A cada vez que há a morte de mulheres, negros, de LGBTTs e indígenas, além de todos os chamados de comunistas e ateus considerados como de esquerda pelos cristãos, brancos, indígenas ou negros de direita é a defesa do ocultamento da verdade que se manifesta e que se a verdade for descoberta, se ela for dita, é a morte que se produzirá e os militares que estão no poder atualmente no Brasil estão preparados para fazerem isto, como fizeram na ditadura imposta por eles para ocultarem a verdade cada vez mais, pois dizer a verdade é uma sentença de exclusão, prisão e morte e da mais cruel das mortes caso seja dita por aqueles que são ou defendem todas estas minorias.

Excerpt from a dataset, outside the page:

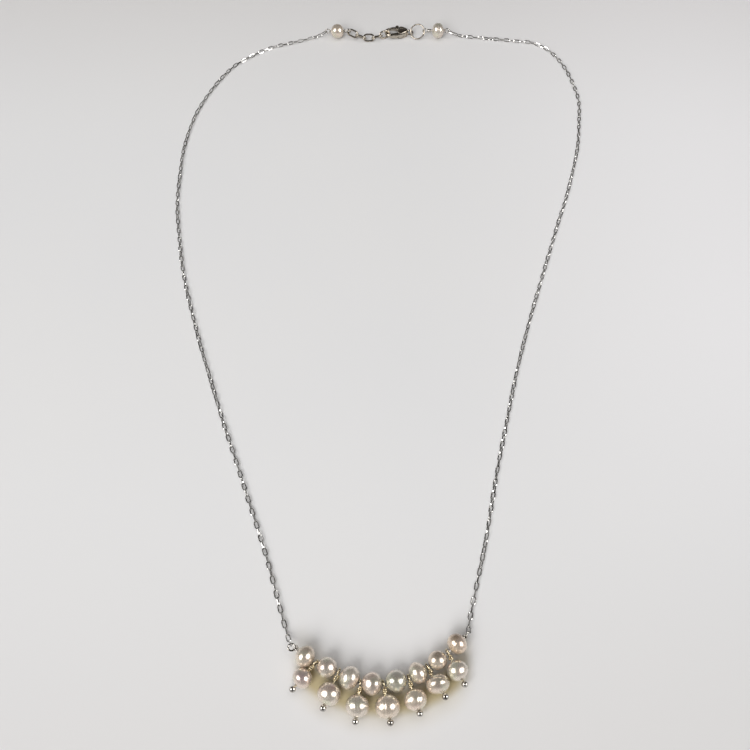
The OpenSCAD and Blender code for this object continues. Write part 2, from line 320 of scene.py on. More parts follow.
def axes(ahead, origin):
    """Matrix of a place whose X axis points ahead and whose Z axis is as near up as it can be."""
    x = Vector(ahead).normalized()
    y = UP.cross(x).normalized()
    z = x.cross(y)
    turn = Matrix((x, y, z)).transposed().to_4x4()
    return Matrix.Translation(origin) @ turn


def placed(points, matrix):
    return [matrix @ point for point in points]


def rest_on_table(work):
    """Flattens whatever reaches below the table."""
    for vert in work.verts:
        vert.co.z = max(vert.co.z, 0)


def sweep(work, path, radius, sides=10, closed=False):
    """Round wire along a path of points: one ring of vertices is extruded from point to point."""
    count = len(path)

    def direction(i):
        if closed:
            return (path[(i + 1) % count] - path[i - 1]).normalized()
        return (path[min(i + 1, count - 1)] - path[max(i - 1, 0)]).normalized()

    ahead = direction(0)
    side = ahead.orthogonal().normalized()
    turn = Matrix((side, ahead.cross(side), ahead)).transposed().to_4x4()
    ring = bmesh.ops.create_circle(
        work, cap_ends=False, radius=radius, segments=sides,
        matrix=Matrix.Translation(path[0]) @ turn,
    )["verts"]
    edges = list({edge for vert in ring for edge in vert.link_edges})
    first_edges = edges
    for i in range(1, count):
        step = bmesh.ops.extrude_edge_only(work, edges=edges)["geom"]
        ring = [item for item in step if isinstance(item, bmesh.types.BMVert)]
        edges = [item for item in step if isinstance(item, bmesh.types.BMEdge)]
        new_ahead = direction(i)
        bend = ahead.rotation_difference(new_ahead).to_matrix().to_4x4()
        bmesh.ops.transform(
            work, verts=ring,
            matrix=Matrix.Translation(path[i]) @ bend @ Matrix.Translation(-path[i - 1]),
        )
        ahead = new_ahead
    if closed:
        bmesh.ops.bridge_loops(work, edges=first_edges + edges)
    else:
        bmesh.ops.holes_fill(work, edges=first_edges, sides=0)
        bmesh.ops.holes_fill(work, edges=edges, sides=0)


def flat_sweep(work, path, sizes, sides=20):
    """Bar along a path in the XY plane. Each ring has its own half width, in the plane, and half height."""
    rings = []
    last = len(path) - 1
    for i, (point, (half_width, half_height)) in enumerate(zip(path, sizes)):
        ahead = (path[min(i + 1, last)] - path[max(i - 1, 0)]).normalized()
        across = UP.cross(ahead)
        turn = Matrix((across * half_width, UP * half_height, ahead)).transposed().to_4x4()
        ring = bmesh.ops.create_circle(
            work, cap_ends=i in (0, last), radius=1, segments=sides, matrix=Matrix.Translation(point) @ turn)
        rings.append(list({edge for vert in ring["verts"] for edge in vert.link_edges}))
    for low, high in zip(rings, rings[1:]):
        bmesh.ops.bridge_loops(work, edges=low + high)


def plate(work, points, low, high, round_over):
    """Flat plate of an outline between two heights, with both rims rounded over."""
    verts = [work.verts.new(Vector((point.x, point.y, low))) for point in points]
    face = work.faces.new(verts)
    raised = bmesh.ops.extrude_face_region(work, geom=[face])["geom"]
    top = [item for item in raised if isinstance(item, bmesh.types.BMVert)]
    bmesh.ops.translate(work, verts=top, vec=(0, 0, high - low))
    caps = [face] + [item for item in raised if isinstance(item, bmesh.types.BMFace)]
    rims = list({edge for cap in caps for edge in cap.edges})
    bmesh.ops.bevel(work, geom=rims, offset=round_over, offset_type="OFFSET", segments=3, profile=0.5,
                    affect="EDGES", material=-1, clamp_overlap=True)


# Curves


CURVE_STEPS = 24
OUTLINE_STEPS = 5
LENGTH_SAMPLES = 600


def curve_point(a, b, c, d, t):
    """Point at a share t of the way from b to c, on the smooth curve that also passes through a and d."""
    return 0.5 * (2 * b + (c - a) * t + (2 * a - 5 * b + 4 * c - d) * t * t
                  + (3 * b - a - 3 * c + d) * t * t * t)


def spline(points, count):
    """Points along a smooth curve through the given ones, evenly spaced along its length."""
    rough = []
    last = len(points) - 1
    for i in range(last):
        around = points[max(i - 1, 0)], points[i], points[i + 1], points[min(i + 2, last)]
        rough += [curve_point(*around, k / CURVE_STEPS) for k in range(CURVE_STEPS)]
    rough.append(points[last])
    reach = [0.0]
    for a, b in zip(rough, rough[1:]):
        reach.append(reach[-1] + (b - a).length)
    out = []
    k = 0
    for n in range(count):
        goal = reach[-1] * n / (count - 1)
        while k < len(rough) - 2 and reach[k + 1] < goal:
            k += 1
        share = (goal - reach[k]) / max(reach[k + 1] - reach[k], 1e-12)
        out.append(rough[k].lerp(rough[k + 1], min(max(share, 0), 1)))
    return out


def curve_length(points):
    line = spline(points, LENGTH_SAMPLES)
    return sum((b - a).length for a, b in zip(line, line[1:]))


def outline(points):
    """Closed smooth outline in the XY plane through points given in millimetres."""
    out = []
    for i in range(len(points)):
        around = [Vector((*points[(i + k) % len(points)], 0)) for k in (-1, 0, 1, 2)]
        out += [curve_point(*around, k / OUTLINE_STEPS) * MM for k in range(OUTLINE_STEPS)]
    return out


def circle_points(radius, count, centre=Vector()):
    """Points of a circle in the XY plane."""
    angles = [math.tau * k / count for k in range(count)]
    return [centre + Vector((radius * math.cos(angle), radius * math.sin(angle), 0)) for angle in angles]


def oval_points(length, width, wire_r, end_steps):
    """Middle line of an oval link in the XY plane, long along X."""
    end_r = width / 2 - wire_r
    half_straight = (length - width) / 2
    path = []
    for side in (1, -1):
        for k in range(end_steps + 1):
            angle = math.pi / 2 - math.pi * k / end_steps
            along = half_straight + end_r * math.cos(angle)
            path.append(side * Vector((along, end_r * math.sin(angle), 0)))
    return path


def eye_points(centre, out, normal, first, last):
    """Points of an eye loop round a centre, between two angles in degrees. At 0 they lie outwards."""
    x = Vector(out).normalized()
    y = Vector(normal).normalized().cross(x)
    points = []
    for k in range(EYE_STEPS + 1):
        angle = math.radians(first + (last - first) * k / EYE_STEPS)
        points.append(centre + EYE_R * (math.cos(angle) * x + math.sin(angle) * y))
    return points


def wrap_points(start, turns):
    """Points of the wire wrapped round a neck that lies on the X axis."""
    points = []
    for k in range(int(turns * WRAP_STEPS) + 1):
        angle = math.tau * k / WRAP_STEPS
        x = start + WRAP_PITCH * k / WRAP_STEPS
        points.append(Vector((x, WRAP_R * math.sin(angle), WRAP_R * math.cos(angle))))
    return points


# Frame readings


BORE_EDGE_SHARE = 0.93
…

Contrariando, assim, toda a história da filosofia e a música dos Engenheiros do Havaí, o que rege o mundo há muito tempo em sua história é não, não dizer a verdade, doa o que doer, (e) não dar o telefone, pois o que acontece num Piano bar deve ficar no Piano bar como percebem os próprios Engenheiros em seu Refrão de Bolero... Hoje em dia que cristãos fanáticos, racistas, machistas, neocolonizadores e militares tomam o poder, muitos deles controlando milícias em cada ponto da cidade no Brasil, e facções não menos cruéis dominam territórios em nome do deus cristão tatuado no peito, e obrigam também o ocultamento da verdade, é preciso ser cada vez mais como Don Shirley no filme Green Book (2018), escondendo a verdade de quem quer nos matar por dizê-la e buscando alguém que nos dê segurança quando estamos prestes a dizê-la e correr risco de vida, alguém que também tem algo a esconder e quer a mesma segurança.

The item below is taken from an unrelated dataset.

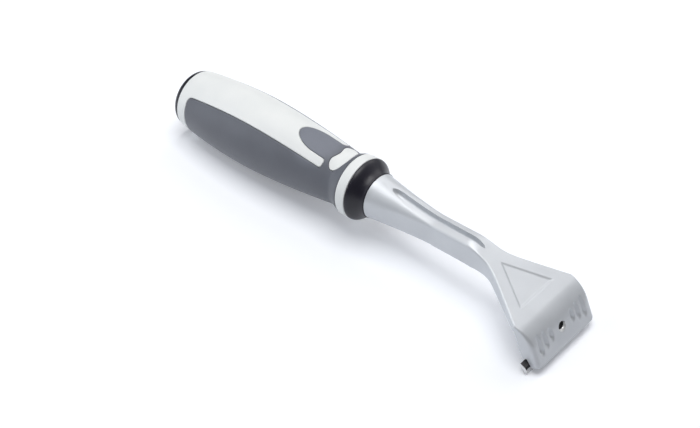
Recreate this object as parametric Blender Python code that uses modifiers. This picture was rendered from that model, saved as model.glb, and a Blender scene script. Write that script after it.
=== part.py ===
"""A hand-held carbide scraper, lying on a bench and built as its separate pieces.

The tool frame has +X along the handle towards the head and +Z up, with its origin on the
handle's axis at the front ring. The whole tool is then tipped about Y until its cutting
edge and the belly of its handle touch the ground together.
"""
import math

import bmesh
import bpy
from mathutils import Vector

# Clearances, in metres like every size here
GAP = 0.0003
PAST = 0.002

# Handle, a body of revolution
HANDLE_LENGTH = 0.1195
RING_RADIUS = 0.0165
WAIST_RADIUS = 0.0143
BELLY_RADIUS = 0.0195
BUTT_RADIUS = 0.0163
FLARE_LENGTH = 0.008
RING_LENGTH = 0.0045
BELLY_FROM_FRONT = 0.074
AROUND = 40

# Soft grip, a layer let into the handle
GRIP_THICKNESS = 0.0017
REAR_RIM = 0.0067
FRONT_RIM = 0.0058
BAND_REAR_HALF_WIDTH = 0.0125
BAND_FRONT_HALF_WIDTH = 0.0113
PANEL_CORNER = 0.0025
PAD_HALF_WIDTH = 0.0073
PAD_REAR_LENGTH = 0.0139
PAD_FRONT_LENGTH = 0.0087
NECK_WIDTH = 0.0025
WINDOW_HALF_WIDTH = 0.0096
WINDOW_LENGTH = 0.0089

# End cap and front collar
CAP_RADIUS = 0.0159
CAP_FACE_RADIUS = 0.0125
CAP_THICKNESS = 0.0038
CAP_PLUG_RADIUS = 0.010
CAP_PLUG_LENGTH = 0.006
COLLAR_LENGTH = 0.0086
COLLAR_FRONT_RADIUS = 0.0121
COLLAR_SLEEVE_LENGTH = 0.005
COLLAR_SLEEVE_WALL = 0.0019

# Tang and round root of the casting, inside the handle and the collar
TANG_LENGTH = 0.085
TANG_HALF_WIDTH = 0.004
TANG_HALF_HEIGHT = 0.006
TANG_TAPER = 0.8
TANG_HOLE_RADIUS = 0.0025
TANG_HOLE_SPACING = 0.030
ROOT_RADIUS = 0.0105

# Shank of the casting
SHOULDER_RADIUS = 0.0117
SHOULDER_TAPER_LENGTH = 0.037
SHOULDER_TAPER_POWER = 1.4
SHANK_LENGTH = 0.0716
SHANK_HALF_WIDTH = 0.0055
SHANK_TOP = 0.0046
SHANK_BOTTOM = 0.0073
SHANK_CROWN = 0.0012
EDGE_ROUND = 0.0009

# Groove along the top of the shank
GROOVE_START = 0.0185
GROOVE_LENGTH = 0.056
GROOVE_HALF_WIDTH = 0.0021
GROOVE_TAPER = 0.7
GROOVE_DEPTH = 0.0030

# Head of the casting: a sloping top plate folded down into a front wall
HEAD_SLOPE = math.radians(20.1)
WALL_SLOPE = math.radians(68.4)
HEAD_LENGTH = 0.0483
HEAD_HALF_WIDTH = 0.0223
NECK_THICKNESS = 0.0057
NECKING_LEAD = 0.0009
NECKING_LENGTH = 0.0196
PLATE_THICKNESS = 0.0036
WALL_THICKNESS = 0.0044
WALL_LENGTH = 0.0171
BEND_RADIUS = 0.028
FOLD_RADIUS = 0.016
FLARE_START = 0.0107
FLARE_BLEND = 0.003
CORNER_SETBACK = 0.0090
WALL_CORNER = 0.0010
WALL_ROUND = 0.0026

# Round-ended flutes sunk into the front wall on both sides of the screw
FLUTE_WIDTH = 0.0022
FLUTE_DEPTH = 0.0005
FLUTE_SPACING = 0.00425
FLUTE_FIRST = 0.0082
FLUTE_ABOVE_SCREW = 0.0022
FLUTE_BELOW_SCREW = 0.0021
FLUTE_RISE = 0.0008
FLUTE_DROP = 0.0013
FLUTES_A_SIDE = 3

# Triangle sunk into the top plate, and the two pockets cored out below it
TRIANGLE_APEX = 0.0137
TRIANGLE_LENGTH = 0.0214
TRIANGLE_HALF_BASE = 0.0121
TRIANGLE_DEPTH = 0.0005
HOLLOW_START = 0.0193
HOLLOW_SETBACK = 0.0116
HOLLOW_WEB = 0.0022
HOLLOW_RIM = 0.0030
HOLLOW_RIB = 0.0030

# Blade seat on the back of the front wall, leaning against it, with the blade and its clamp
SEAT_LEAN = math.radians(14)
CHEEK_DEPTH = 0.0081
CHEEK_THICKNESS = 0.0030
CHEEK_RISE = 0.0006
CHEEK_CORNER = 0.0010
SIDE_STEP = 0.00015
BLADE_LENGTH = 0.050
BLADE_HEIGHT = 0.0064
BLADE_THICKNESS = 0.0015
BLADE_BEVEL = 0.0026
BLADE_REACH = 0.0016
SCREW_ABOVE_BLADE = 0.0038
CLAMP_THICKNESS = 0.0025
CLAMP_ABOVE_SCREW = 0.0042
CLAMP_OVERLAP = 0.0032
CLAMP_CORNER = 0.0015
CLAMP_EDGE = 0.0003
SCREW_RADIUS = 0.0020
SCREW_HEAD_RADIUS = 0.0035
SCREW_HEAD_HEIGHT = 0.004
SOCKET_ACROSS = 0.003
SOCKET_DEPTH = 0.002
PILOT_RADIUS = 0.0016
PILOT_DEPTH = 0.0011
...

Lembremos, por fim, que a verdade sempre prevalece por mais que quem está no poder queira ocultá-la e que devemos ocultá-la também na mentira em alguns momentos se quisermos viver e fazê-la viver como fez Galileu Galilei e ensinaram as Musas às quais deve inspirar ainda hoje em dia nosso canto de vida como fez Don Shirley não em qualquer Piano e bar confrontando os racistas de seu tempo e heterossexuais de seu tempo.